The trust teed contains the clause titled 'Objects of the Trust' and provides that:

    The objects of the Trust are for the sole purpose of:

      (a) acquiring and holding Shares; and

      (b) providing beneficial interests in those Shares, under the Plan to Beneficiaries;

      (c) conducting other activities that are merely incidental such as the holding of cash and other assets as the Trustee considers necessary to carry out the objects of the Trust.

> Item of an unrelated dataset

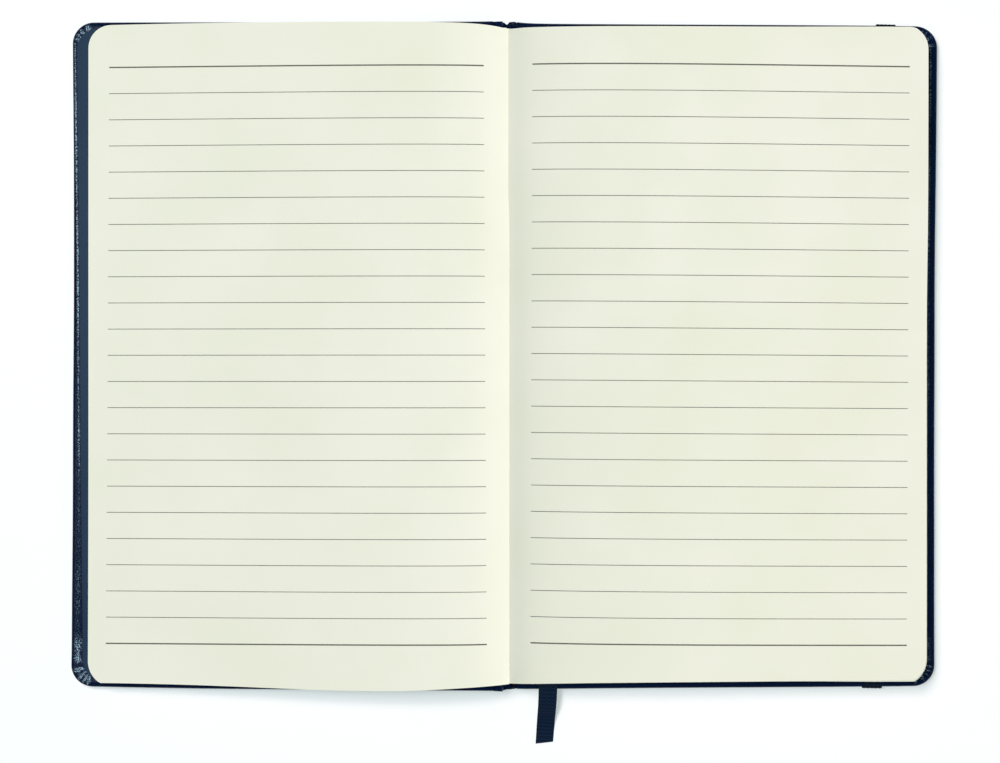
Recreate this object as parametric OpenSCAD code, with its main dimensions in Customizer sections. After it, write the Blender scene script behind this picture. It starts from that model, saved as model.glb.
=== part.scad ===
// Hardback ruled notebook lying open, left side thin and right side thick.
// X runs across the open book, Y from tail to head, Z up from the table.
// The origin is on the table, under the gutter, at mid-length of the spine.

/* [Cover] */
// Length of the cover from tail to head
cover_len = 210; // [170:1:300]
// Width of each board from the joint to the fore edge
board_w = 132.5; // [100:0.5:200]
// Thickness of the boards
board_t = 1.8; // [1.2:0.1:3]
// Thickness of the leatherette
skin_t = 0.35; // [0.2:0.05:0.5]
// Radius of the rounded fore-edge corners of the cover
corner_r = 6.8; // [4:0.1:12]
// Rounding along the edges of the cover
edge_r = 1; // [0.5:0.05:1.1]
// Width of leatherette turned in over the boards
turn_in = 15; // [10:0.5:25]
// Border of leatherette left bare round a pasted endpaper
border = 2.3; // [1:0.1:4]
// Slope of the front board, down from the spine
front_tilt = 2.6; // [1:0.1:4]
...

Therefore, the EST satisfies the definition of an employee share trust in subsection 130-85(4) as:

    • the EST acquires shares in a company; and

    • the EST ensures that ESS interests as defined in subsection 83A-10(1), being beneficial interests in those shares, are provided under an ESS, as defined in subsection 83A-10(2), by allocating those shares to the Participants in accordance with the Company's Equity Plans; and

    • the Trust Deed does not provide for the Trustee to participate in any activities which are not considered merely incidental to a function of managing the employee share scheme and administering the trust.

As paragraph (ha) of the definition of fringe benefit in subsection 136(1) of the FBTAA excludes the contributions to the Trustee of the EST from being a fringe benefit, the Company will not be required to pay FBT in respect of irretrievable contributions made to the Trustee of the EST to fund the acquisition of shares in the Company.